The step name is always provided by the step variable in the settings block. To create the directory, each parent script typically calls make_step(settings.step) after its required initialization. You will see state.here used throughout the codes. It points to the current step directory.

Files

Within each procedure directory, we also enforce a file naming scheme that reflects much of the underlying GROMACS conventions. In particular, when simulations are extended across multiple executions, we follow the md.part0001.xtc numbering rules. Every time the mdrun integrator is invoked, automacs writes individual trajectory, input binary, and checkpoint files. Where possible, it also writes a configuration file at the conclusion of each run.

When we construct new simulations, we also follow a looser set of rules that makes it easy to see how the simulations were built.

  1. All GROMACS output to standard output and standard errors streams (that is, written to the terminal) is captured and stored in files prefixed with log-<gromacs_binary>. In this case we label the log file with the gromacs utility function used to generate it. Since many of these functions are called several times, we also use a name for that part of the procedure. For example, during bilayer construction, the file s01-bilayer/log-grompp-solvate-steep holds the preprocessor output for the steepest descent minimization of the water-solvated structure.
  2. While output streams are routed to log files, the formal outputs from the GROMACS utilities are suffixed with a name that corresponds to their portion of the construction procedure. We use the prefix em to denote energy minimization and md to denote molecular dynamics. For example, minimizing a protein in vaccuum might output files such as em-vacuum.tpr while the NVT equilibration step might be labelled md-nvt.xtc.
  3. Intermediate steps that do not involve minimization or dynamics are typically prefixed with a consistent name.
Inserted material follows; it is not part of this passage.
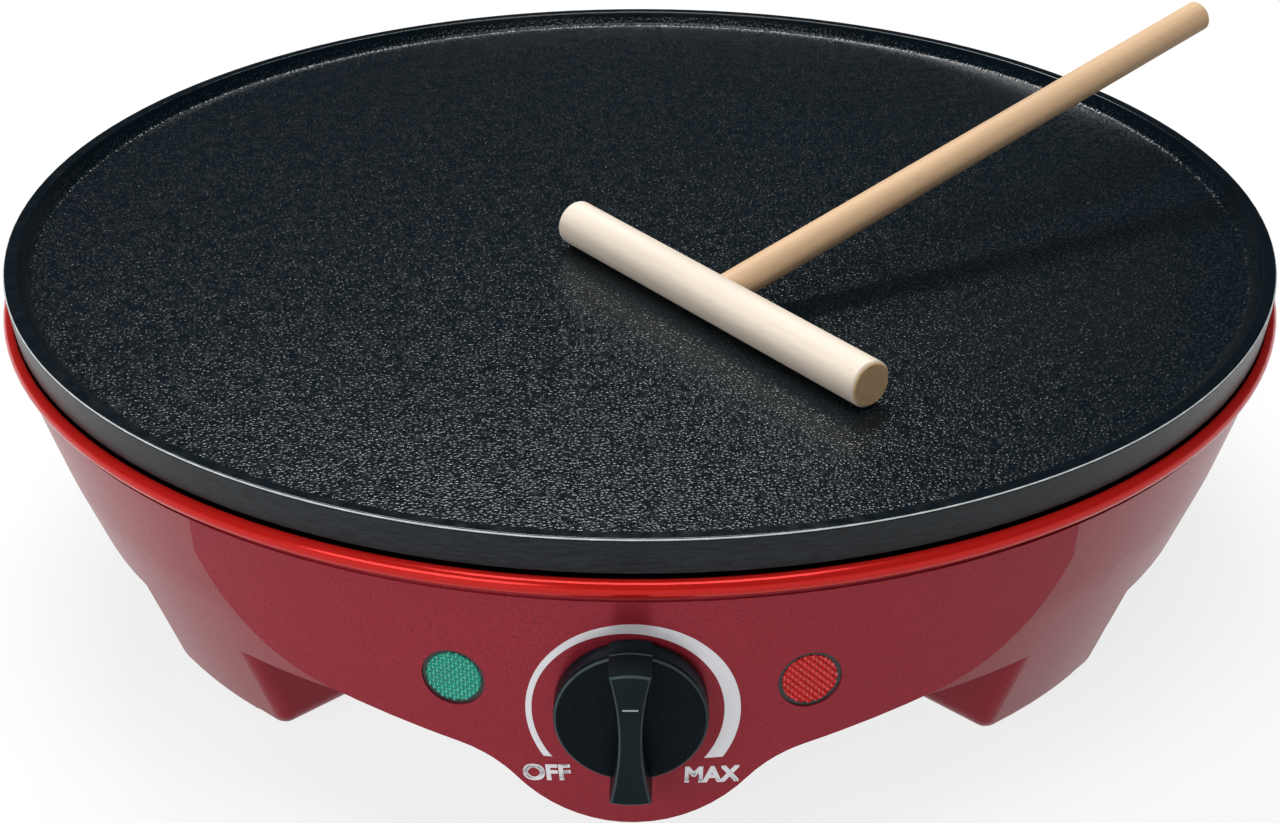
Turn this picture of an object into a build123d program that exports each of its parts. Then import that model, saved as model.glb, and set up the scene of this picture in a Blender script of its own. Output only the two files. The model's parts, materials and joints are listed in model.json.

For example, when adding water to a protein or a bilayer, automacs will generate several intermediate structures, all prefixed with the word “solvate” e.g. solvate-dense.gro.

Getting inputs

A few protected keywords in the settings blocks will copy input files for you. The sources list should be a list of folders to copy into the current step, while files points to individual files. All paths should be relative to the root directory, however there is syntax sugar for pointing to extensions.

Simplicity

In this section we have described how automacs organizes files. In general the file-naming rules are not absolute requirements for the simulations to complete. Instead, these “rules” have two purposes. First, if you use highly consistent and descriptive naming schemes, then you can easily re-use code in new situations. For example, many of the automacs procedures were developed for atomistic simulations. A few simple name changes along with some extra input files are oftentimes enough to port these procedures to coarse-grained systems or develop more complicated simulations.

The second purpose of our elaborate-yet-consistent naming scheme is to ensure that the data you produce are durable. Carefuly naming can ensure that future users who wish to study your data will not require an excessive amount of training to understand what it holds. An obvious naming scheme makes it easy to share data, find old simulations, and more importantly, parse the data with analysis programs once the dataset is complete. The omnicalc analysis package is designed to process data prepared by automacs, and these file-naming rules and saved state.json files make it easy for these programs to be used together.

This concludes the automacs walkthrough. Check out the BioPhysCode project for extra calculation codes, that are designed to read and interpret simulations produced with automacs. Good luck!